WRITTEN TASK: Give back an exact copy of the lines from the start of the material through the line bearing "centre = (0, 0, MOTOR_Z)". Include both ends and nothing else.

--------------------------------------------------

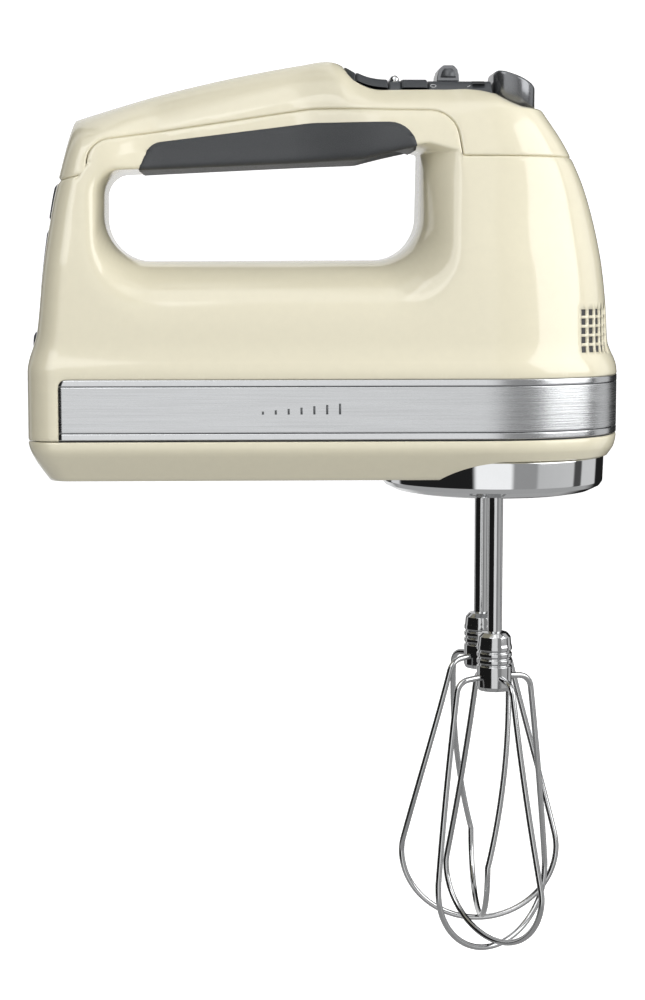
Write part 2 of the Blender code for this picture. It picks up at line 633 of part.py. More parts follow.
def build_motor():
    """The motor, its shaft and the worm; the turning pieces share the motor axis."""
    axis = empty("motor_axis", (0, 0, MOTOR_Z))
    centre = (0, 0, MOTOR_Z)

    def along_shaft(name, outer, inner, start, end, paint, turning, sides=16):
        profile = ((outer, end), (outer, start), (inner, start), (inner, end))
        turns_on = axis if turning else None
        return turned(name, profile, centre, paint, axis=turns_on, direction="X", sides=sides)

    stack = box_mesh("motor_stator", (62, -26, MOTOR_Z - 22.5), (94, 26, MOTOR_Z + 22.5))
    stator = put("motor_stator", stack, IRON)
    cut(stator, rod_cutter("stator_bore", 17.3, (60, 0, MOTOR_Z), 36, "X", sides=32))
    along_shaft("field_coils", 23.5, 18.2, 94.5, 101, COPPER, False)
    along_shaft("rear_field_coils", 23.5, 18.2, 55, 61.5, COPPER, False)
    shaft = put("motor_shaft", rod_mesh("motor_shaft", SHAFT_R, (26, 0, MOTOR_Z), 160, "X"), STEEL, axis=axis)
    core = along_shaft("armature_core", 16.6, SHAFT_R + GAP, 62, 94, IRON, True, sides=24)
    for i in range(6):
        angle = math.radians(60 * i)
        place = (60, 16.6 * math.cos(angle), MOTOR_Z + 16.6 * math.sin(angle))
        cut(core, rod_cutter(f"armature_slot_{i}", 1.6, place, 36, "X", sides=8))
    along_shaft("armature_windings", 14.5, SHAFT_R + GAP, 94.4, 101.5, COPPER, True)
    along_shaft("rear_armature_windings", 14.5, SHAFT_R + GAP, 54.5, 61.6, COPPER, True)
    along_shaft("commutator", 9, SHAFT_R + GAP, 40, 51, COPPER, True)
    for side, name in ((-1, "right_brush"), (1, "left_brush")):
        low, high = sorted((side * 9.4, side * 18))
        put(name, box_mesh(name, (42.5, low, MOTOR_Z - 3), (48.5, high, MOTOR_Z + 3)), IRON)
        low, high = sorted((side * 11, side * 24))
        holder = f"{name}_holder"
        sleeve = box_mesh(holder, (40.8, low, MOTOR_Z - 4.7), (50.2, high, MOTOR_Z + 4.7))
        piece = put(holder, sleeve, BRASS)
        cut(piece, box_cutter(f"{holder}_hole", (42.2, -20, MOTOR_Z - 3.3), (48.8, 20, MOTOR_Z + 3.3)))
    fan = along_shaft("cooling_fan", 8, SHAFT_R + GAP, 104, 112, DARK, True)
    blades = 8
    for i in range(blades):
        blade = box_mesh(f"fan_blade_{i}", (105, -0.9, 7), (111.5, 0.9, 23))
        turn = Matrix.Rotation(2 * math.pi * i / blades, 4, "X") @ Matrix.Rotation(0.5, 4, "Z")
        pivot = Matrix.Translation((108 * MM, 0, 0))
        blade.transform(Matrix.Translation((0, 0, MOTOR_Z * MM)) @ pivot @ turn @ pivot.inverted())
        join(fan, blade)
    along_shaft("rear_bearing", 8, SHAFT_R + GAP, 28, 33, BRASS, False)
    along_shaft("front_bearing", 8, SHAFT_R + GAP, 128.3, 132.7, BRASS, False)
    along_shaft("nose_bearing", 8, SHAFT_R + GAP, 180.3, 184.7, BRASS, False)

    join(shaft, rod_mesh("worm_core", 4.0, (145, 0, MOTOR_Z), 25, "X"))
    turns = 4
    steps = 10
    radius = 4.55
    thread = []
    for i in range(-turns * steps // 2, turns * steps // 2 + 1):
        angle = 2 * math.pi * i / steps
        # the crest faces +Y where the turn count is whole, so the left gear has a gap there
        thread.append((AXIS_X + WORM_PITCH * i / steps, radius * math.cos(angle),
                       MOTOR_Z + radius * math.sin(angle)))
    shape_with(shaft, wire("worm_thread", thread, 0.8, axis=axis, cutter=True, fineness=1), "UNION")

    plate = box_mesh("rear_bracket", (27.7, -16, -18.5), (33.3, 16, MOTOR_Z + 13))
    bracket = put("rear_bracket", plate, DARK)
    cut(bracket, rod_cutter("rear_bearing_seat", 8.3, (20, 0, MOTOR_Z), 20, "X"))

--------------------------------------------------

REPLY:
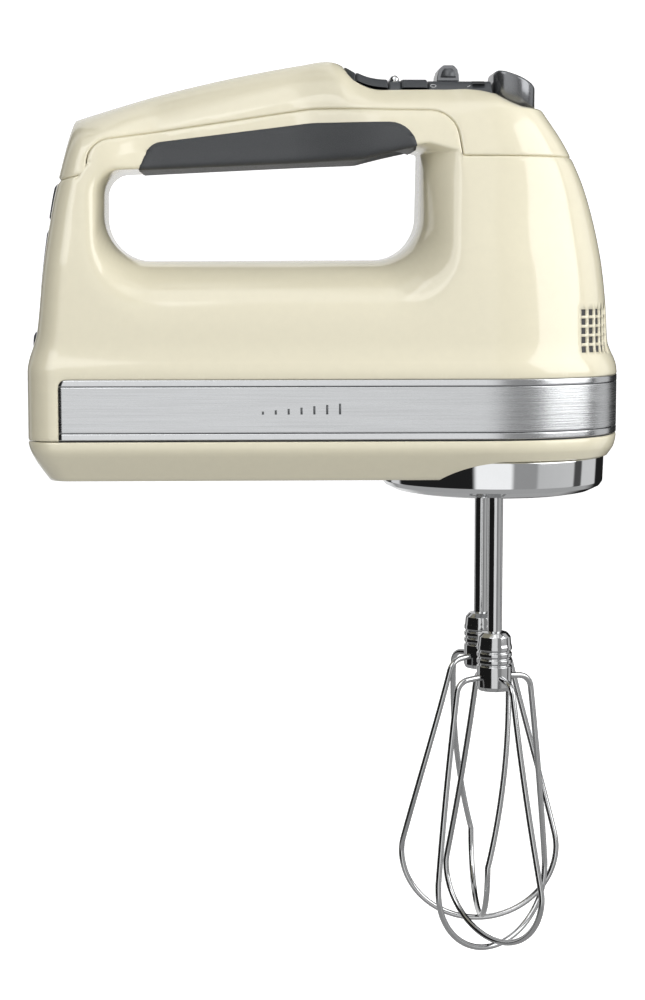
Write part 2 of the Blender code for this picture. It picks up at line 633 of part.py. More parts follow.
def build_motor():
    """The motor, its shaft and the worm; the turning pieces share the motor axis."""
    axis = empty("motor_axis", (0, 0, MOTOR_Z))
    centre = (0, 0, MOTOR_Z)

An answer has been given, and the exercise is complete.